A Huge Overhaul

On this day the church remembers Saint Angelo Roncalli, better known as Pope John XXIII.

Born in 1881 to a family of thirteen children in rural northern Italy, Roncalli entered the seminary at the age of 12 and was heavily influenced by the progressive leaders of the Italian social movement.

He was finally ordained in 1904 and served in World War I in the medical and chaplaincy corps while serving in the bishop’s office at Bergamo. During his time in the bishop’s office, he learned social action and gained experience serving the working class.

In 1921 he was called to Rome to serve as the director of the Society for the Propagation of the Faith. He was consecrated archbishop in 1925 and made apostolic representative to Bulgaria, and then Turkey and Greece in subsequent years.

During his time in the East he built bridges toward Orthodox Christianity, and when World War II broke out, Roncalli was instrumental in passing secretive and sensitive information back to Rome to help Jews fleeing the Nazi regime.

In 1958, at the age of 77, he was elected pope and chose the name John. Everyone expected him to be a buffer between Pope Pius XII and whomever came next, holding down the fort in his old age.

But Pope John XXIII wasn’t having any of that. Building off of his early days working with the poor and his service in the military, he orchestrated an ecclesial overhaul on a massive scale, diversifying the college of cardinals, revising the code of canon law, and calling the Second Vatican Council to shake up the church.

Pope John XXIII’s ultimate goal, it appears, was the re-unification of the church, and (arguably) more than any Bishop of Rome before or since, visited hospitals, prisons, and schools regularly. He was known for, as the folk band Spanky and Our Gang would say, “Giving a damn.”

Today Pope John XXIII is a reminder to me, and to the church, that we can never discount the present moment, regardless of appearances, as being ripe and ready for change.

In many ways he didn’t bother building off of the past, but let some unhelpful and useless ways of operating die on the vine, planting in new soil for a new and changing world. Not everything can be redeemed, Beloved. Sometimes you must start fresh.

And the things that can be redeemed?

Sometimes they need more than refurbishment…they need a huge overhaul.

Huge.

-historical portions gleaned from Pfatteicher’s “New Book of Festivals and Commemorations”

Mystery

Today the Church celebrates one of our moveable, and most confounding, Feast Days: The Feast of the Holy Trinity.
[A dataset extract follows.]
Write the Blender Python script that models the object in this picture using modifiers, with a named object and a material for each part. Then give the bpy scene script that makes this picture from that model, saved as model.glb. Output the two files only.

Here’s the thing about the Holy Trinity: it is a mystery to be held, not a problem to be solved…so we should stop trying to solve it, already.

At its best this doctrine, and this Feast Day (which has been celebrated on this Sunday after Pentecost since at least the 10th Century), honors the ineffable nature of the Divine. Using ancient numerology and a mystic mindset, it acknowledges that some things are unknowable, always spinning, and that this can be comforting for a humanity that longs to peg everything down.

A God who cannot be pegged down is endlessly possible.

At its worst this doctrine has become a (primarily masculine) box that explains in ways that don’t make any sense who God is and how Jesus and God are related, and then throws in a bird (or are they all the same and not related at all? See what happens when you think about it too much?!).

The Trinity is a Divine whirlwind of creativity and love.

The Trinity is a thought that is foundational to all other thoughts.

The Trinity is mother of all, the stream in which time is caught up, the hovering mist that covers existence.

And it is also none of this.

The Holy Trinity is a reminder for me, and should be for the whole church, that any effort to peg the Divine down is a fool’s errand (thank God).